The Bay Tree Council for the Performing Arts in Red Bay will present its final performance for the 2013-2014 season, Dearly Departed, by David Bottrell and Jessie Jones and directed by Mark Richardson.

It will be presented this Thursday, April 24, through Saturday, April 26, at 7 p.m. and Sunday, April 27, at 2 p.m., at Community Spirit Bank’s Weatherford Centre in Red Bay.

Tickets are currently on sale at the Weatherford Centre from 2-4 p.m. each weekday, or by calling 256-356-9829 to reserve tickets. For group sales, contact Beth Hammock at 256-356-9286.

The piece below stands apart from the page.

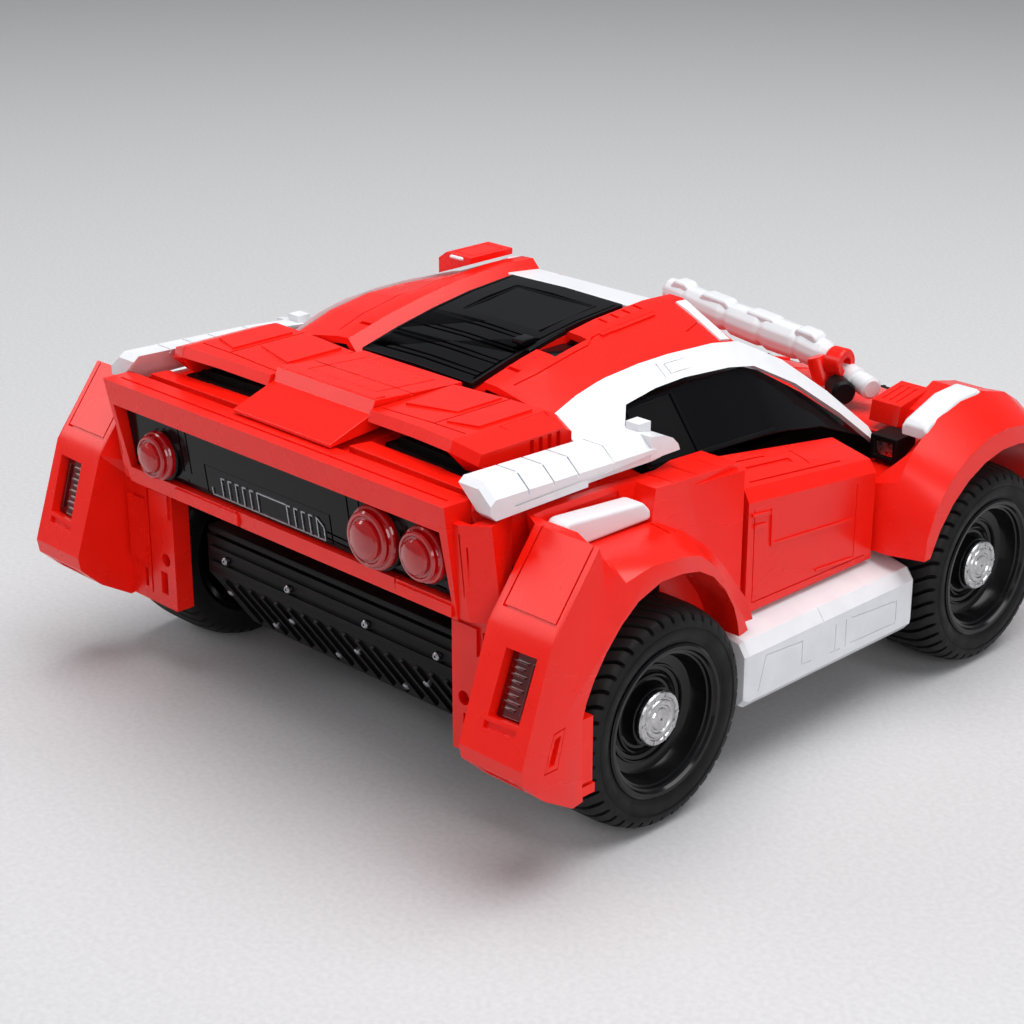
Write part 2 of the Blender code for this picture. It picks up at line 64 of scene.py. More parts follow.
def shader_of(name):
    """A new material with its node tree and its main shader."""
    made = bpy.data.materials.new(name)
    made.use_nodes = True
    return made, made.node_tree, made.node_tree.nodes["Principled BSDF"]


def noise(tree, scale, octaves, stretch=None):
    """Noise in the model's frame; scale is in features per metre."""
    place = tree.nodes.new("ShaderNodeTexCoord")
    source = place.outputs["Object"]
    if stretch:
        mapping = tree.nodes.new("ShaderNodeMapping")
        mapping.inputs["Scale"].default_value = stretch
        tree.links.new(source, mapping.inputs["Vector"])
        source = mapping.outputs["Vector"]
    texture = tree.nodes.new("ShaderNodeTexNoise")
    texture.inputs["Scale"].default_value = scale
    texture.inputs["Detail"].default_value = octaves
    tree.links.new(source, texture.inputs["Vector"])
    return texture.outputs["Fac"]


def ramp(tree, source, low, high, dark, bright):
    """Map a value between low and high to a value or a colour between dark and bright."""
    made = tree.nodes.new("ShaderNodeValToRGB")
    for element, place, colour in zip(made.color_ramp.elements, (low, high), (dark, bright)):
        element.position = place
        element.color = (*colour, 1) if isinstance(colour, tuple) else (colour, colour, colour, 1)
    tree.links.new(source, made.inputs["Fac"])
    return made.outputs["Color"]


def mixed(tree, share, first, second):
    """Blend two colours by a share; each colour is a tuple or a socket."""
    made = tree.nodes.new("ShaderNodeMix")
    made.data_type = "RGBA"
    tree.links.new(share, made.inputs["Factor"])
    for socket, colour in ((made.inputs["A"], first), (made.inputs["B"], second)):
        if isinstance(colour, tuple):
            socket.default_value = (*colour, 1)
        else:
            tree.links.new(colour, socket)
    return made.outputs["Result"]


def edge_wear(tree, start=0.52, end=0.6):
    """A mask of convex edges, from the mesh's pointiness."""
    geometry = tree.nodes.new("ShaderNodeNewGeometry")
    return ramp(tree, geometry.outputs["Pointiness"], start, end, 0.0, 1.0)


def bump(tree, shader, scale, depth, stretch=None):
    """Fine noise in the normal, its depth in mm."""
    made = tree.nodes.new("ShaderNodeBump")
    made.inputs["Distance"].default_value = depth * MM
    tree.links.new(noise(tree, scale, 3.0, stretch), made.inputs["Height"])
    tree.links.new(made.outputs["Normal"], shader.inputs["Normal"])


def plastic(name, colour, shade, roughness, peel=0.006, coat=0.1, pale=None, specular=0.35):
    """Injection-moulded plastic: slight flow marks in the colour, uneven gloss, paler rubbed edges."""
    made, tree, shader = shader_of(name)
    flow = mixed(tree, ramp(tree, noise(tree, 22, 3.0), 0.35, 0.7, 0.0, 1.0), colour, shade)
    pale = pale or tuple(min(1.0, c * 1.25 + 0.03) for c in colour)
    rubbed = tree.nodes.new("ShaderNodeMath")
    rubbed.operation = "MULTIPLY"
    tree.links.new(edge_wear(tree), rubbed.inputs[0])
    tree.links.new(ramp(tree, noise(tree, 160, 6.0), 0.42, 0.6, 0.0, RUBBED_SHARE), rubbed.inputs[1])
    tree.links.new(mixed(tree, rubbed.outputs[0], flow, pale), shader.inputs["Base Color"])
    smears = ramp(tree, noise(tree, 75, 5.0, (1.0, 0.35, 1.0)), 0.3, 0.75, roughness * 0.92, roughness * 1.1)
    tree.links.new(smears, shader.inputs["Roughness"])
    shader.inputs["Coat Weight"].default_value = coat
    shader.inputs["Coat Roughness"].default_value = 0.12
    shader.inputs["Specular IOR Level"].default_value = specular
    bump(tree, shader, 900, peel)
    return made


def rubber(name):
    """Black rubber, greyed by dust where it is worn."""
    made, tree, shader = shader_of(name)
    dust = ramp(tree, noise(tree, 130, 8.0), 0.45, 0.78, (0.004, 0.004, 0.0045), (0.011, 0.0108, 0.0105))
    scuffed = mixed(tree, edge_wear(tree, 0.5, 0.58), dust, (0.018, 0.018, 0.0185))
    tree.links.new(scuffed, shader.inputs["Base Color"])
    tree.links.new(ramp(tree, noise(tree, 240, 5.0), 0.3, 0.7, 0.42, 0.62), shader.inputs["Roughness"])
    shader.inputs["Specular IOR Level"].default_value = 0.16
    bump(tree, shader, 1600, 0.02)
    return made


def metal(name, colour, roughness, scale=500, stretch=None):
    """Bare or plated metal with streaks in its tone and gloss."""
    made, tree, shader = shader_of(name)
    shader.inputs["Metallic"].default_value = 1.0
    tone = ramp(tree, noise(tree, scale, 6.0, stretch), 0.3, 0.75, tuple(0.72 * c for c in colour), colour)
    tree.links.new(tone, shader.inputs["Base Color"])
    gloss = ramp(tree, noise(tree, scale * 1.7, 5.0, stretch), 0.35, 0.7, roughness * 0.7, roughness * 1.5)
    tree.links.new(gloss, shader.inputs["Roughness"])
    bump(tree, shader, scale, 0.03, stretch)
    return made


def lens(name, colour, deep, transmission=0.45):
    """Glossy lamp plastic, part clear, mottled between its colour and a deeper one."""
    made, tree, shader = shader_of(name)
    tone = ramp(tree, noise(tree, 180, 3.0), 0.35, 0.7, deep, colour)
    tree.links.new(tone, shader.inputs["Base Color"])
    tree.links.new(ramp(tree, noise(tree, 300, 4.0), 0.3, 0.7, 0.05, 0.14), shader.inputs["Roughness"])
    shader.inputs["Transmission Weight"].default_value = transmission
    shader.inputs["IOR"].default_value = 1.49
    shader.inputs["Coat Weight"].default_value = 0.8
    shader.inputs["Coat Roughness"].default_value = 0.04
    bump(tree, shader, 500, 0.008)
    return made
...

This play was presented in Red Bay around ten years ago and was so well received that many requested that it be brought back.

In the Baptist backwoods of the Bible Belt, the beleaguered Turpin family proves that living and dying in the South are seldom tidy and always hilarious. Despite their earnest efforts to pull themselves together for their father’s funeral, the Turpins’ other problems keep overshadowing the solemn occasion: firstborn Ray-Bud drinks himself silly as the funeral bills mount; Junior, the younger son, is juggling financial ruin, a pack of no-neck monster kids, and a wife who suspects him of infidelity in the family car; their spinster sister, Delightful, copes with death as she does life, by devouring junk food; and all the neighbors add more than their two cents. As the situation becomes fraught with mishap, Ray-Bud says to his long-suffering wife, “When I die, don’t tell nobody. Just bury me in the backyard and tell everybody I left you.”

Amidst the chaos, the Turpins turn for comfort to their friends and neighbors, an eccentric community of misfits who manages to pull together and help each other through their hours of need, and finally, the funeral.